The vulnerability analysis
Historically, the U.S. has been a majority Christian nation, with 90% of Americans identifying as Christian in 1972. Even after the rise of religious disaffiliation, 64% of Americans still identified as Christian in 2020. As of 2010, there were about 247 million Christians in the U.S. Even today, the United States still has the largest number of Christians worldwide.
Recently, a panic has set among white conservative Christian circles. With the decline in religious affiliation and the increase of communities of color in Christian circles, the white Christian majority that is used to being in power for so long is fighting hard to hold onto that power.

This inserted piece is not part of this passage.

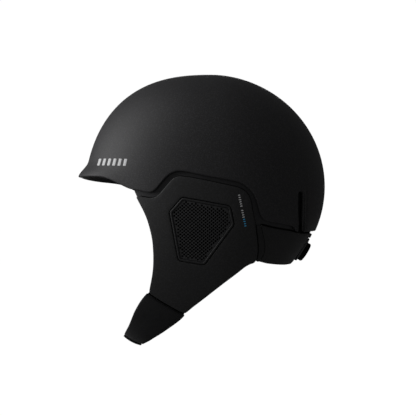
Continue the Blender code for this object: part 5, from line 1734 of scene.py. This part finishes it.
def make_floor():
    mesh = bpy.data.meshes.new("floor")
    z = CAD_BOX[0].z - 0.001
    mesh.from_pydata([(-30, -30, z), (30, -30, z), (30, 30, z), (-30, 30, z)], [],
                     [(0, 1, 2, 3)])
    floor = bpy.data.objects.new("floor", mesh)
    bpy.context.scene.collection.objects.link(floor)
    material = bpy.data.materials.new("floor")
    tree, factor, camera_ray = camera_split(material, "OutputMaterial",
                                            other=("BsdfDiffuse", 0.30, None),
                                            seen=("Emission", 1, 1.08))
    # A little of the diffuse floor shows, so the helmet casts a faint shadow.
    share = tree.nodes.new("ShaderNodeMath")
    share.operation = "MULTIPLY"
    share.inputs[1].default_value = 0.93
    tree.links.new(camera_ray, share.inputs[0])
    tree.links.new(share.outputs[0], factor)
    mesh.materials.append(material)


def make_world():
    world = bpy.data.worlds.new("studio")
    bpy.context.scene.world = world
    tree, factor, camera_ray = camera_split(world, "OutputWorld",
                                            other=("Background", 1, AMBIENT),
                                            seen=("Background", 1, 1.02))
    tree.links.new(camera_ray, factor)


def stand(name, data, place, away):
    """Object at a place, looking against the direction away."""
    ob = bpy.data.objects.new(name, data)
    ob.location = place
    ob.rotation_mode = "QUATERNION"
    ob.rotation_quaternion = (-away).to_track_quat("-Z", "Y")
    bpy.context.scene.collection.objects.link(ob)
    return ob


def make_lights():
    for name, offset, power in LIGHTS:
        light = bpy.data.lights.new(name, "AREA")
        light.shape, light.size, light.energy = "DISK", LIGHT_SIZE, power
        stand(name, light, AIM + Vector(offset), Vector(offset))


def make_camera():
    """Camera on the wearer's left, a touch below level."""
    camera = bpy.data.cameras.new("camera")
    camera.sensor_width, camera.lens = 36.0, LENS * CAM_DIST / LENS_DIST
    camera.clip_start, camera.clip_end = 0.01, 100
    elevation = math.radians(CAM_ELEV)
    away = Vector((math.cos(elevation), 0, math.sin(elevation)))
    place = AIM + away * CAM_DIST * MM + Vector(CAM_SHIFT) * MM
    bpy.context.scene.camera = stand("camera", camera, place, away)


make_materials()
make_shell()
make_liner()
make_side(1, "left")
make_side(-1, "right")
for pad in DOME_PADS:
    dome_pad(*pad)
make_crown_pad()
make_panel()
make_panel_lip()
make_dial()
make_dial_screw()
make_dial_housing()
make_nape(1, "left")
make_nape(-1, "right")
make_strap()
make_patch()
make_chin_pad()
make_stitches()
make_chin_lip(1, "left", "chin_cup")
make_chin_lip(-1, "right", "flap_right")
make_hook_tab()
make_brow_stripes()
make_side_dashes()
paint_frame()
bpy.context.scene.view_settings.view_transform = "Standard"
make_floor()
make_world()
make_lights()
make_camera()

This has resulted in a series of preemptive lawsuits in which the Christian majority is claiming minority and vulnerability status, despite being neither.
Within Catholic circles, a rhetoric of persecution has emerged, often claiming that Catholics and Christians are being persecuted by the government. This rhetoric, fueled by decreased trust in the institutional church due to sexual abuse scandals, purports to wash the institutional hands of any wrongdoing and instead portrays the government as the enemy. The intersection of LGBTQ rights and religious freedom has now become the battleground.

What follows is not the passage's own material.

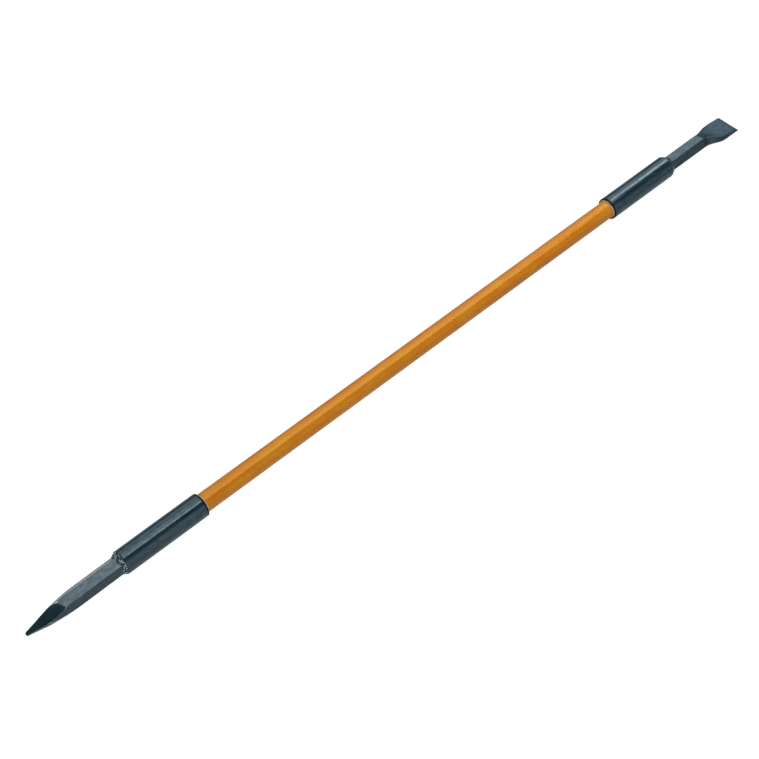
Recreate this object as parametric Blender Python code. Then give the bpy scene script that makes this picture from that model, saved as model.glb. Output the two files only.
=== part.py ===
"""Insulated crowbar, 1.5 m long, with a four-sided point at one end and a chisel blade at the other.

Two hexagon steel bars are welded into steel tube sockets. The sockets are bonded over the ends of a
round shaft, which has a glass-fibre core inside a moulded sheath.

Everything is in metres. X runs from the point to the chisel and Z is up. The crowbar lies on its two
sockets with the blade level, so the floor is at Z 0 and the middle of the length is at X 0.
"""

import math

import bmesh
import bpy
from mathutils import Vector

# Shaft
SHAFT_DIAMETER = 0.030
SHAFT_SHOWN = 0.872
SHEATH_WALL = 0.003

# Sockets, each with its outer edge bevelled under the weld
SOCKET_LENGTH = 0.149
SOCKET_WALL = 0.003
SOCKET_EDGE = 0.0006
SOCKET_BEVEL_LENGTH = 0.0038
SOCKET_BEVEL_DEPTH = 0.0022

# Bond between the shaft and each socket, with the bead that stands out of the mouth and how full it is
BOND_THICKNESS = 0.0005
BEAD_REACH = 0.0020
BEAD_LENGTH = 0.0022
BEAD_BELLY = 0.6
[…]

This is not to say that Christians and Catholics are not legitimately persecuted in some countries or that some freedom of speech concerns are not legitimate. In the United States, however, Christians have not historically been subjected to systemic oppression. Professing the Christian faith has not historically led to religious-based mistreatment. U.S. society and its institutions have historically protected or remained neutral toward Christians.
The vulnerability of the LGBTQ community, on the other hand, is evident, but only to those who are well-informed of the facts and/or to those who are close enough to the lived experience of the LGBTQ community — to those pastors who « smell like sheep. »
Recent statistics showcase a long-standing trend of violence against LGBTQ people. Even today, LGBTQ people are four times more likely to experience violence compared to their heterosexual counterparts, with a higher likelihood of violence from both acquaintances and strangers.
LGBTQIA+ individuals also face higher rates of poverty and discrimination. LGBTQ youth are at a heightened risk of homelessness. Transgender people, particularly those of color, are more likely to be killed, harassed and discriminated against because of their gender identity.
While 303 Creative v. Elenis might only create a limited exemption to nondiscrimination laws, this opens a door to a series of future lawsuits that will continue to exclude, marginalize and systemically oppress LGBTQ people — the most vulnerable in this case.